◆ **Exercise brief**
Reproduce the span that opens at the line containing "const groove = [600, 700, 800, 900, 1000, 1100, 1150].map((x)" and closes at the line containing "bpy.context.scene.collection.objects.link(empty)", both lines included, without alteration and without any other line.
## BEGIN Records for the exercise
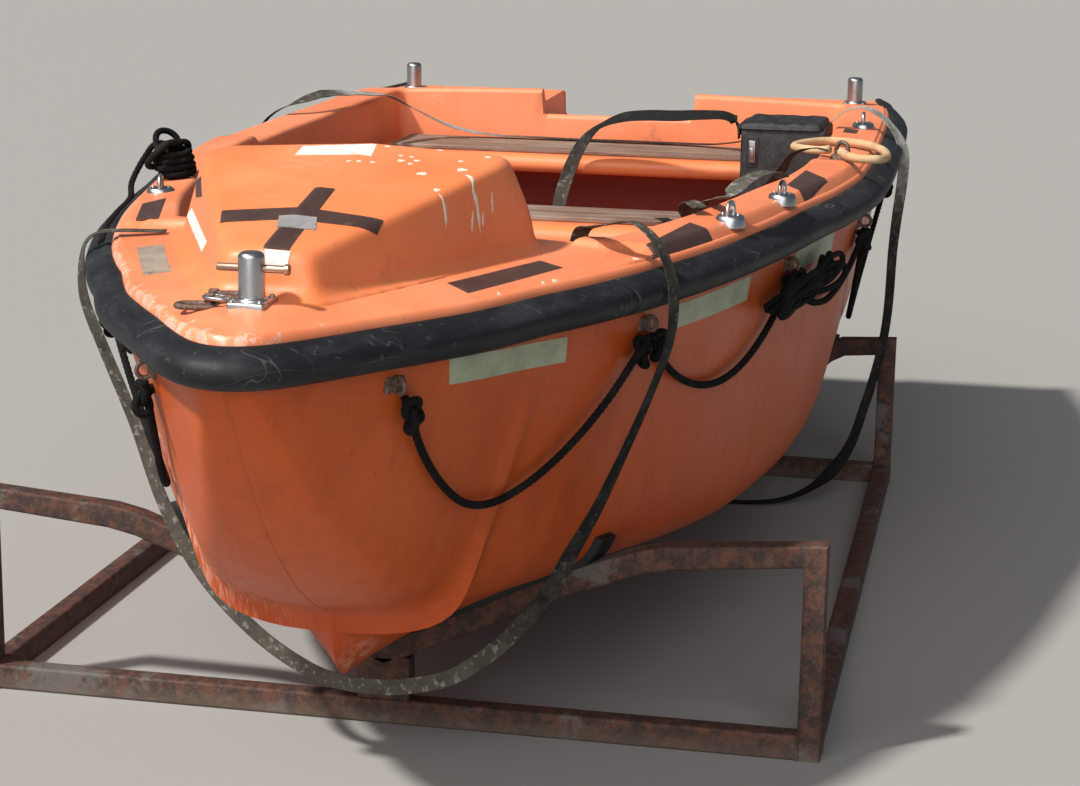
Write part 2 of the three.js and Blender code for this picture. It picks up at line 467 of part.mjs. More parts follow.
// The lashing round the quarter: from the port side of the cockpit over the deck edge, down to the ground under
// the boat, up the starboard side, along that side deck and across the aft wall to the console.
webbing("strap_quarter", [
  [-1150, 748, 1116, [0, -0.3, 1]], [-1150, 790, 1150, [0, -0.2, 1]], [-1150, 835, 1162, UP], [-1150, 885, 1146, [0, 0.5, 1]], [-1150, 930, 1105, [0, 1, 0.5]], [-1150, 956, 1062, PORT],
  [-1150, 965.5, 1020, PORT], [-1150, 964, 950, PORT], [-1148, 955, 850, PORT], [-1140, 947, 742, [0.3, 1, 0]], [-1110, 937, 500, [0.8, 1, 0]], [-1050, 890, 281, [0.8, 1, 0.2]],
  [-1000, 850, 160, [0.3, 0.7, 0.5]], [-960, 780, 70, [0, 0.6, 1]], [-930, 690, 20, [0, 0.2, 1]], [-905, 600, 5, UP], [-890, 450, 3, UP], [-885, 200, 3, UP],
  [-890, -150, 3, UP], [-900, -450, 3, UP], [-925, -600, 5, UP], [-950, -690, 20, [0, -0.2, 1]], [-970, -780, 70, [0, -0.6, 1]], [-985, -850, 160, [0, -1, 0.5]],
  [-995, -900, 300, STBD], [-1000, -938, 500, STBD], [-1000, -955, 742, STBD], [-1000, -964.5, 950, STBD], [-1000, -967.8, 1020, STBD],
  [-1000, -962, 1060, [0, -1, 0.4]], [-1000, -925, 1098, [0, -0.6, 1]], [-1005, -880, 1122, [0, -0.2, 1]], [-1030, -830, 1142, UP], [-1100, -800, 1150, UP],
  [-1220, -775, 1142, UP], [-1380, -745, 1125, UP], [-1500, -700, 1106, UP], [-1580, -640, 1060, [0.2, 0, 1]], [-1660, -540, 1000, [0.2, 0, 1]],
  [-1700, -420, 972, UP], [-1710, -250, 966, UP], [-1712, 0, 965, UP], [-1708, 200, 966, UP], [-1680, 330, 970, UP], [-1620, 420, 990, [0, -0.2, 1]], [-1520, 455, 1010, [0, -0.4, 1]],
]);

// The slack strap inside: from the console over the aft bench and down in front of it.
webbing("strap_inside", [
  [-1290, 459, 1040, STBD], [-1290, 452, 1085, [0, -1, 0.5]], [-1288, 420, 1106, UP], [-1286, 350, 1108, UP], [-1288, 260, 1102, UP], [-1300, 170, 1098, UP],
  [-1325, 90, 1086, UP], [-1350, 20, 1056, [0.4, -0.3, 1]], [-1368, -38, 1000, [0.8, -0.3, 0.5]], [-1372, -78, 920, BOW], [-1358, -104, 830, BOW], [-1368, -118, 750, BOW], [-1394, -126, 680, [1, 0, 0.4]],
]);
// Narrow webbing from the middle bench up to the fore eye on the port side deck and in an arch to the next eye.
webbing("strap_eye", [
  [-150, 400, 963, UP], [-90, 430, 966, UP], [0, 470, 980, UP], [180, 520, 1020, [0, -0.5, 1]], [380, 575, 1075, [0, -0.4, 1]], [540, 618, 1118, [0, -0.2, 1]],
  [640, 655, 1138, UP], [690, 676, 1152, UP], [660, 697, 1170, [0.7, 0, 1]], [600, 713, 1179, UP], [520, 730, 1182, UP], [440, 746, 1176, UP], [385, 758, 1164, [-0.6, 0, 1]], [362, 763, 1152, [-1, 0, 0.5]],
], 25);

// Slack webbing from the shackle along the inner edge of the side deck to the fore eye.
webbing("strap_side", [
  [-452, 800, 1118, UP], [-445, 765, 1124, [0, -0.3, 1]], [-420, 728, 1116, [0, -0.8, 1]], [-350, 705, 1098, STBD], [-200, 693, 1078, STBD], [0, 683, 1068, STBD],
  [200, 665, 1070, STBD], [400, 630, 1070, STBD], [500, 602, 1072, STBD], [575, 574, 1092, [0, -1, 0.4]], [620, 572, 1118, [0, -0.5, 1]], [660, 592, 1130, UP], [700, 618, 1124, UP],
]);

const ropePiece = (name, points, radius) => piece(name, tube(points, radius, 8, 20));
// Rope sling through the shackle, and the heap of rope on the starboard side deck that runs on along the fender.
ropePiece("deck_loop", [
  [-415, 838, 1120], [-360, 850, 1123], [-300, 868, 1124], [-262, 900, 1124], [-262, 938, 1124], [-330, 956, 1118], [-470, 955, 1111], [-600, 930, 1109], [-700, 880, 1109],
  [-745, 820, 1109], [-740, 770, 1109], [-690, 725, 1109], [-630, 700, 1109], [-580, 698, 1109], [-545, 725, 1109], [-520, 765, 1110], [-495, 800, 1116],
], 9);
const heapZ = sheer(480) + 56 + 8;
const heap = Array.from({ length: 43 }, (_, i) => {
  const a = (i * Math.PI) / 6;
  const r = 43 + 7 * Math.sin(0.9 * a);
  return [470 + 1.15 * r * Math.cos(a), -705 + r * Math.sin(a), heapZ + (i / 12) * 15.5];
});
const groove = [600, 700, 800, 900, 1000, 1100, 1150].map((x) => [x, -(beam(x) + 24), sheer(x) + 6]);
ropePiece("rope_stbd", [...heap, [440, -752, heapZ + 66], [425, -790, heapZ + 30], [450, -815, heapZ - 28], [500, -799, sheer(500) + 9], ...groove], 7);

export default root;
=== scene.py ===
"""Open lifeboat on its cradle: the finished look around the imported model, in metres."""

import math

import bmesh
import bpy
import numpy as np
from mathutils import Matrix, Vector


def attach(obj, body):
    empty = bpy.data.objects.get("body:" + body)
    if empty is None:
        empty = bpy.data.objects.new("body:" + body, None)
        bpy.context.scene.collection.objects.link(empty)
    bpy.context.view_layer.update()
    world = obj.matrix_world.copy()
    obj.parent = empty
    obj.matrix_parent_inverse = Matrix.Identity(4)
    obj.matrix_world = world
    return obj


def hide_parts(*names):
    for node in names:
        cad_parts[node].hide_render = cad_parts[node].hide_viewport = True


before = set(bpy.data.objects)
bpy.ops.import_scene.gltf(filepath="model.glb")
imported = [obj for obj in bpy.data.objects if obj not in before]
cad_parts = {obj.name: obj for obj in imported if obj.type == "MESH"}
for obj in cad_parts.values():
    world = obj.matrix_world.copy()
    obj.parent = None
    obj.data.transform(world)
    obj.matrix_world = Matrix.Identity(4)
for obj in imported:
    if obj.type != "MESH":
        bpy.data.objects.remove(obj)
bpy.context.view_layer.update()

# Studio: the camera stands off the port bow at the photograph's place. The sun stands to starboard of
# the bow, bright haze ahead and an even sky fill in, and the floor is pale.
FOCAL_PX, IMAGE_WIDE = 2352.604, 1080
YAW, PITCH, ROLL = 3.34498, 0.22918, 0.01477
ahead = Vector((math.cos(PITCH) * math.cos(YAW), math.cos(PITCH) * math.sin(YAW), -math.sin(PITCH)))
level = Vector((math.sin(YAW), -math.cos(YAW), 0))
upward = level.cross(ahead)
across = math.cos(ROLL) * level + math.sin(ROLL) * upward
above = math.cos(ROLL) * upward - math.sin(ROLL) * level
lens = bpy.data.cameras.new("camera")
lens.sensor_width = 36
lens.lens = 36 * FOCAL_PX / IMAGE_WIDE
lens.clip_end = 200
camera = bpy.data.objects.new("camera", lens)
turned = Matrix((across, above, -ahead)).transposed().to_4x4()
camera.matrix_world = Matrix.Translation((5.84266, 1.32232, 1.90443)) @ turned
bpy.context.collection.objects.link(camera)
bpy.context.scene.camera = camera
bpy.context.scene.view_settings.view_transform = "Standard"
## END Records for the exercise
## BEGIN Records for the exercise
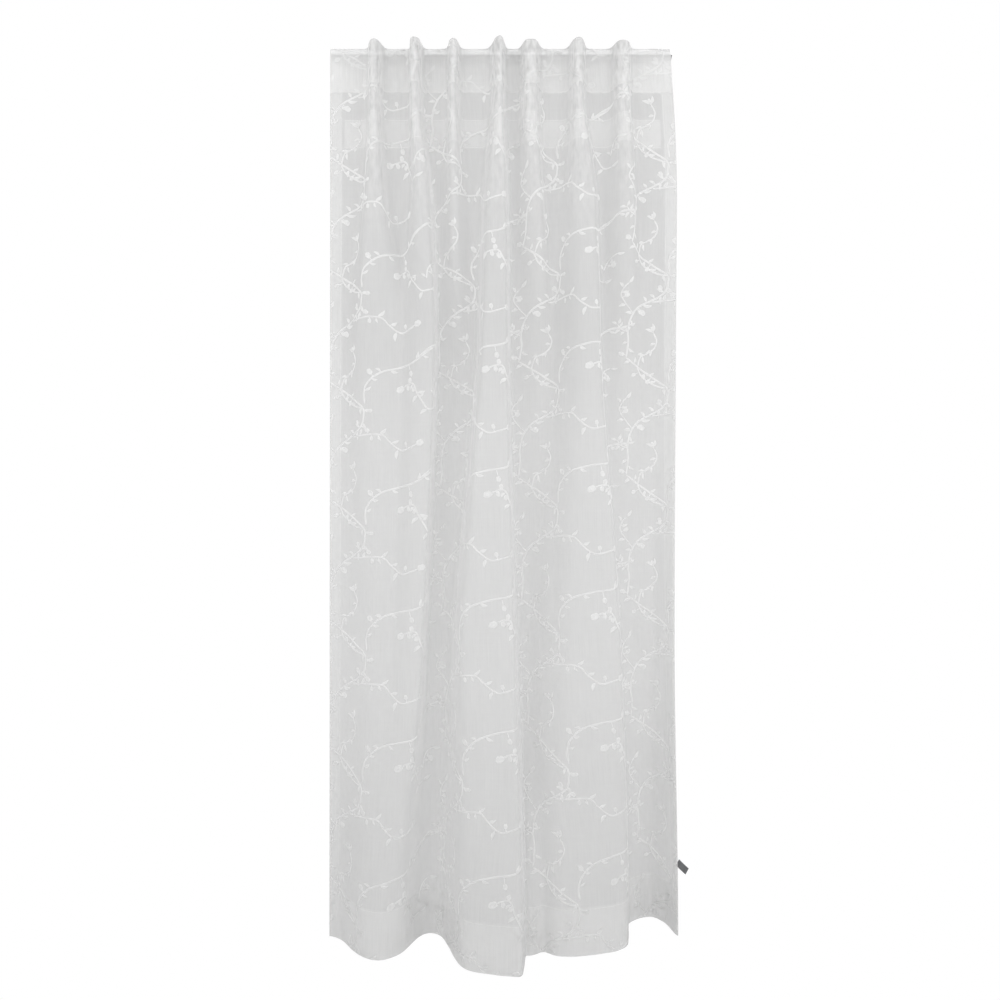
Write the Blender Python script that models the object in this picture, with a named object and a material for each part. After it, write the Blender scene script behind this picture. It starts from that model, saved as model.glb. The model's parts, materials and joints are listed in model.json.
## END Records for the exercise
◆ **Problem solution**
const groove = [600, 700, 800, 900, 1000, 1100, 1150].map((x) => [x, -(beam(x) + 24), sheer(x) + 6]);
ropePiece("rope_stbd", [...heap, [440, -752, heapZ + 66], [425, -790, heapZ + 30], [450, -815, heapZ - 28], [500, -799, sheer(500) + 9], ...groove], 7);

export default root;
=== scene.py ===
"""Open lifeboat on its cradle: the finished look around the imported model, in metres."""

import math

import bmesh
import bpy
import numpy as np
from mathutils import Matrix, Vector


def attach(obj, body):
    empty = bpy.data.objects.get("body:" + body)
    if empty is None:
        empty = bpy.data.objects.new("body:" + body, None)
        bpy.context.scene.collection.objects.link(empty)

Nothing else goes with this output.